Yes of course. Bees are experts at cleaning things. They will use what they can and throw out the rest. It will definitely give a head start to a package. Just make sure to do some testing to find out if mites are present, visual observations are not enough.


----------



## beegeorge (Apr 19, 2012)

"large pile of dead bees in the front of the hive" makes me wonder about the location of your hive,, you may have lost it due to pesticides


----------



## HB newbe (Mar 10, 2016)

Thank You WillH. That makes me feel a lot better. ) 

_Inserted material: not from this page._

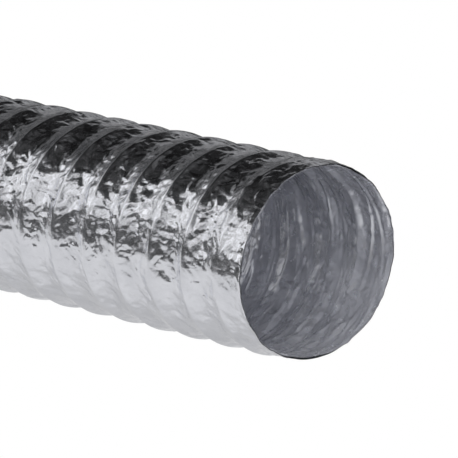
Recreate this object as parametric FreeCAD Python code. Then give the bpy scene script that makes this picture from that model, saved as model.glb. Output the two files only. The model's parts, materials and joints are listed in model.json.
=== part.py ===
import FreeCAD, Part
import math
import os

# Flexible air duct, 152 mm bore: two foil plies with a spring-steel wire helix between them.
#
# The duct lies along the X axis. The origin is the centre of the front opening, +X points out of that
# opening, and the duct runs away from it towards -X. Lengths are in millimetres, angles in degrees, and
# an angle around the duct is counted from +Y towards +Z.
#
# Each real ply, and the real wire, is one long strip. They are divided here so that the duct can move:
# - A plain round cuff at each end fits over a spigot.
# - A fold band is where the duct closes up along its axis.
# - A flex band lies around each bending axis, and is where the duct bends.
# - Each wire turn runs from one bending axis to the next.

# Driving dimensions
BORE_RADIUS = 76.0
WIRE_PITCH = 38.0
WIRE_DIAMETER = 1.2
PLY_THICKNESS = 0.3
WIRE_CLEARANCE = 0.15
CUFF_LENGTH = 19.0
FOLD_LENGTH = 22.0
JOINT_SETS = 10

# How far the inner ply sags between two wires. The outer ply sags further, so that the two nearly meet.
INNER_SAG = 2.6
PLY_GAP_AT_SAG = 0.25

# The wire helix is left-handed. Carried on to the plane of the front opening, it would pass this angle.
WIRE_EXIT_ANGLE = -95.0
WIRE_END_SETBACK = 1.5
WIRE_CUT_ANGLE = 1.0

# Worked-out dimensions
FLEX_LENGTH = WIRE_PITCH - FOLD_LENGTH
DUCT_LENGTH = 2.0 * CUFF_LENGTH + JOINT_SETS * WIRE_PITCH
WIRE_HELIX_RADIUS = BORE_RADIUS + PLY_THICKNESS + WIRE_CLEARANCE + WIRE_DIAMETER / 2.0
OUTER_PLY_RADIUS = WIRE_HELIX_RADIUS + WIRE_DIAMETER / 2.0 + WIRE_CLEARANCE
OUTER_SAG = INNER_SAG + OUTER_PLY_RADIUS - BORE_RADIUS - PLY_THICKNESS - PLY_GAP_AT_SAG

# Between the cuffs and the full sag, and between two bands
SAG_RAMP = 14.0
BAND_GAP = 0.2

# How finely the cubic spline surfaces are drawn
DEGREE = 3
PLY_SPANS = 6
PLY_POLES_AROUND = 36
WIRE_SPAN_ANGLE = 3.0
WIRE_POLES_AROUND = 8

# The inside radius of each ply on the wire, and its sag
PLIES = {
    "inner": (BORE_RADIUS, INNER_SAG),
    "outer": (OUTER_PLY_RADIUS, OUTER_SAG),
}


def sag_share(x, angle):
    """How much of its full sag a ply has: 0 on the wire and in the cuffs, 1 midway between two wires."""
    wire_x = -WIRE_PITCH * (angle - WIRE_EXIT_ANGLE) / 360.0
    between_wires = (1.0 - math.cos(2.0 * math.pi * (x - wire_x) / WIRE_PITCH)) / 2.0
    past_cuff = min(-x, x + DUCT_LENGTH) - CUFF_LENGTH
    ramp = min(max(past_cuff / SAG_RAMP, 0.0), 1.0)
    return between_wires * ramp * ramp * (3.0 - 2.0 * ramp)


def even_stations(spans):
    """Where the rows of poles go along a surface, from 0 to 1, so that it runs evenly from end to end."""
    knots = [0] * DEGREE + list(range(spans + 1)) + [spans] * DEGREE
    return [sum(knots[row + 1:row + 1 + DEGREE]) / (DEGREE * spans) for row in range(spans + DEGREE)]


def circle_factor(poles):
    """How much larger than its circle a ring of this many poles has to be."""
    return 3.0 / (2.0 + math.cos(2.0 * math.pi / poles))


def spline_solid(rows):
    """The solid inside a spline surface. Each row is a ring of poles, and the two end rings are flat."""
    spans = len(rows) - DEGREE
    around = len(rows[0])
    end_counts = [DEGREE + 1]
    along_counts = end_counts + [1] * (spans - 1) + end_counts
    surface = Part.BSplineSurface()
    surface.buildFromPolesMultsKnots(
        rows, along_counts, [1] * (around + 1), list(range(spans + 1)), list(range(around + 1)),
        False, True, DEGREE, DEGREE
    )
    face = surface.toShape()
    caps = [Part.Face(Part.Wire([edge])) for edge in face.Edges if edge.isClosed()]
    shell = Part.makeShell([face] + caps)
    shell.sewShape()
    solid = Part.makeSolid(shell)
    if solid.Volume < 0:
        solid.reverse()
    return solid


def filled_ply(x_low, x_high, crest_radius, sag):
    """Everything inside one side of a ply, between two planes."""
    rows = []
    for station in even_stations(PLY_SPANS):
        x = x_low + (x_high - x_low) * station
        row = []
        for column in range(PLY_POLES_AROUND):
            angle = 360.0 * column / PLY_POLES_AROUND
            radius = circle_factor(PLY_POLES_AROUND) * (crest_radius - sag * sag_share(x, angle))
            turn = math.radians(angle)
            row.append(FreeCAD.Vector(x, radius * math.cos(turn), radius * math.sin(turn)))
        rows.append(row)
    return spline_solid(rows)


def sagging_band(x_low, x_high, inside_radius, sag):
    """A band of one ply, with the sag between its wires, a little short of its neighbours."""
    x_low += BAND_GAP / 2.0
    x_high -= BAND_GAP / 2.0
    outside = filled_ply(x_low, x_high, inside_radius + PLY_THICKNESS, sag)
    return outside.cut(filled_ply(x_low, x_high, inside_radius, sag))


def cuff_band(x_low, x_high, inside_radius):
    """A plain round band of one ply at an end of the duct."""
    base = FreeCAD.Vector(x_low, 0, 0)
    direction = FreeCAD.Vector(1, 0, 0)
    length = x_high - x_low
    outside = Part.makeCylinder(inside_radius + PLY_THICKNESS, length, base, direction)
    return outside.cut(Part.makeCylinder(inside_radius, length, base, direction))


def wire_turn(x_low, x_high):
    """The wire between two planes: a round section carried along the left-handed helix."""
    spans = math.ceil(360.0 * (x_high - x_low) / WIRE_PITCH / WIRE_SPAN_ANGLE)
    section_radius = circle_factor(WIRE_POLES_AROUND) * WIRE_DIAMETER / 2.0
    rows = []
    for station in even_stations(spans):
        x = x_low + (x_high - x_low) * station
        turn = math.radians(WIRE_EXIT_ANGLE - 360.0 * x / WIRE_PITCH)
        outward = FreeCAD.Vector(0, math.cos(turn), math.sin(turn))
        round_duct = FreeCAD.Vector(0, -math.sin(turn), math.cos(turn))
        heading = FreeCAD.Vector(-WIRE_PITCH / (2.0 * math.pi * WIRE_HELIX_RADIUS), 0, 0) + round_duct
        sideways = heading.cross(outward).normalize()
        centre = FreeCAD.Vector(x, 0, 0) + outward * WIRE_HELIX_RADIUS
        row = []
        for column in range(WIRE_POLES_AROUND):
            around = 2.0 * math.pi * column / WIRE_POLES_AROUND
            offset = outward * math.cos(around) + sideways * math.sin(around)
            row.append(centre + offset * section_radius)
        rows.append(row)
    return spline_solid(rows)


def set_start(number):
    """Where joint set number 1, 2, ... starts. Its fold band comes first, then its flex band."""
    return -CUFF_LENGTH - (number - 1) * WIRE_PITCH


def bending_plane(number):
    """Where the bending axis of joint set number 1, 2, ... crosses the duct."""
    return set_start(number) - FOLD_LENGTH - FLEX_LENGTH / 2.0


def moved_back(shape, sets):
    """A copy of a shape, this many joint sets further from the front opening."""
    return shape.translated(FreeCAD.Vector(-sets * WIRE_PITCH, 0, 0))


def ply_bands(inside_radius, sag):
    """The fold bands and the flex bands of one ply. Away from the cuffs, each repeats at the wire pitch."""
    folds = []
    flexes = []
    for number in (1, 2, JOINT_SETS):
        start = set_start(number)
        middle = start - FOLD_LENGTH
        folds.append(sagging_band(middle, start, inside_radius, sag))
        flexes.append(sagging_band(middle - FLEX_LENGTH, middle, inside_radius, sag))
    repeats = range(JOINT_SETS - 2)
    return [
        [first] + [moved_back(second, repeat) for repeat in repeats] + [last]
        for first, second, last in (folds, flexes)
    ]


def make_plies():
    """Both plies: a cuff, then a fold band and a flex band for each joint set, then a cuff."""
    shapes = {}
    for ply, (inside_radius, sag) in PLIES.items():
        folds, flexes = ply_bands(inside_radius, sag)
        shapes["%s_foil_front_cuff" % ply] = cuff_band(-CUFF_LENGTH, 0.0, inside_radius)
        for index, (fold, flex) in enumerate(zip(folds, flexes)):
            shapes["%s_foil_fold_%02d" % (ply, index + 1)] = fold
            shapes["%s_foil_flex_%02d" % (ply, index + 1)] = flex
        shapes["%s_foil_rear_cuff" % ply] = cuff_band(-DUCT_LENGTH, CUFF_LENGTH - DUCT_LENGTH, inside_radius)
    return shapes


def make_wire():
    """The wire, cut at each bending axis with a small gap, and set back from both openings."""
    half_cut = WIRE_PITCH * WIRE_CUT_ANGLE / 720.0
    first = wire_turn(bending_plane(1) + half_cut, -WIRE_END_SETBACK)
    second = wire_turn(bending_plane(2) + half_cut, bending_plane(1) - half_cut)
    last = wire_turn(WIRE_END_SETBACK - DUCT_LENGTH, bending_plane(JOINT_SETS) - half_cut)
    turns = [first] + [moved_back(second, repeat) for repeat in range(JOINT_SETS - 1)] + [last]
    return {"wire_turn_%02d" % (index + 1): turn for index, turn in enumerate(turns)}


def main():
    os.makedirs("parts", exist_ok=True)
    shapes = make_plies()
    shapes.update(make_wire())
    for name, shape in shapes.items():
        if not shape.isValid() or shape.Volume <= 0:
            raise ValueError("%s is not a valid solid" % name)
        shape.exportStep("parts/%s.step" % name)


main()
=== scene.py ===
"""The looks of a flexible foil air duct: crumpled foil plies and the wire helix between them, around its CAD frame.

The duct lies along X, with its front opening at x = 0 and the rest of it towards -X. Lengths in this script are
in millimetres until a mesh is made. An angle around the duct is counted from +Y towards +Z, in degrees.
"""

import json
import math

import bpy
import numpy as np
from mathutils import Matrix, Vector

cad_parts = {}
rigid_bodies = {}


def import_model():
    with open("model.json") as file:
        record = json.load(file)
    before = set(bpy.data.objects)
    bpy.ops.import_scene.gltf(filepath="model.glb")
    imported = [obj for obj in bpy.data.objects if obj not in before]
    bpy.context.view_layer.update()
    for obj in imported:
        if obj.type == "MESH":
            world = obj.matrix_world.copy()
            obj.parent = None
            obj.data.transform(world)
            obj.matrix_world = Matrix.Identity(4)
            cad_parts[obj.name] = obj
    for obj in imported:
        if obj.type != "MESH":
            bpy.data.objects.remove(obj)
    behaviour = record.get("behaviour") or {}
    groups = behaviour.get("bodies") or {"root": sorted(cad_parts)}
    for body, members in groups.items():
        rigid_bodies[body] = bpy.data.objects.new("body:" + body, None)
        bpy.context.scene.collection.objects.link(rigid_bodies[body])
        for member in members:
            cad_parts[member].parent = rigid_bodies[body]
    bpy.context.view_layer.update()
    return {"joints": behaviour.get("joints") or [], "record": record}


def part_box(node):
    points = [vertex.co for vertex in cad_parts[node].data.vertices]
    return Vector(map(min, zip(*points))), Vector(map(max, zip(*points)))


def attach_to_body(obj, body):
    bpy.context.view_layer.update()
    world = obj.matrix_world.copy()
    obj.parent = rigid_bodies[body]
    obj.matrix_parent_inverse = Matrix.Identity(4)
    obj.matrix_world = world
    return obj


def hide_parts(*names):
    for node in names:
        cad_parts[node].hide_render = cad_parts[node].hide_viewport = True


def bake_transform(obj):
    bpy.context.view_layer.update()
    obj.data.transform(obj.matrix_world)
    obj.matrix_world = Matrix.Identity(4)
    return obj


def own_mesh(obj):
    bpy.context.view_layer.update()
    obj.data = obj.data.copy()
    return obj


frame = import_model()

MM = 0.001


# ---------------------------------------------------------------- sizes from the frame


def node_x(node):
    """The rearmost and frontmost X of a CAD node."""
    low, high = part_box(node)
    return low[0] / MM, high[0] / MM


SLIDES = {joint["child"]: joint for joint in frame["joints"] if joint["type"] == "slide"}
HINGES = {joint["parent"]: joint for joint in frame["joints"] if joint["type"] == "hinge"}
JOINT_SETS = len(HINGES)
WIRE_TURNS = JOINT_SETS + 1

SLABS = ["front_cuff"]
for number in range(1, JOINT_SETS + 1):
    SLABS += ["fold_%02d" % number, "flex_%02d" % number]
SLABS += ["rear_cuff"]

SLAB_BOXES = [node_x("outer_foil_" + slab) for slab in SLABS]
SLAB_EDGES = [SLAB_BOXES[0][1]]
for slab_box, next_box in zip(SLAB_BOXES, SLAB_BOXES[1:]):
    SLAB_EDGES.append((slab_box[0] + next_box[1]) / 2)
SLAB_EDGES.append(SLAB_BOXES[-1][0])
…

beegeorge - I have wondered the same thing. We live high in the mountains with only a handful of neighbors (most of whom don't garden) but the timber industry does like to spray a triple strength herbicide on all freshly logged areas. I'm not sure what I'm going to do if that was the culprit...
Thanks for answering!


----------



## Billyj (Mar 21, 2016)

I have wondered the same thing?


----------



## Harley Craig (Sep 18, 2012)

large pile of dead bees especally if fanned out in front of the hive like they were trying to get away but just couldn't make it would give me pause. Might send off a sample of comb for pesticide poisoning too.


----------



## rwurster (Oct 30, 2010)

The best resources for starting a new hive comes from a dead out in the form of drawn comb/s  I see a loss as an excellent jump start for a new colony.


----------



## HB newbe (Mar 10, 2016)

Thanks everyone
Two days ago I noticed a honeybee on some crocus in my garden. In the 8 years we've lived up here I've never seen a honeybee and the nearest beekeeper is around 5 miles away. Throughout the day other honeybees visited. ) I'm thinking that my hive had swarmed last summer and they survived the winter. I still think that my hive was probably lost to something like poisoning but I'm very happy that the other half made it. ) I'm going to try to find the tree by putting out bait stations and follow them. If nothing else it will be fun. )


----------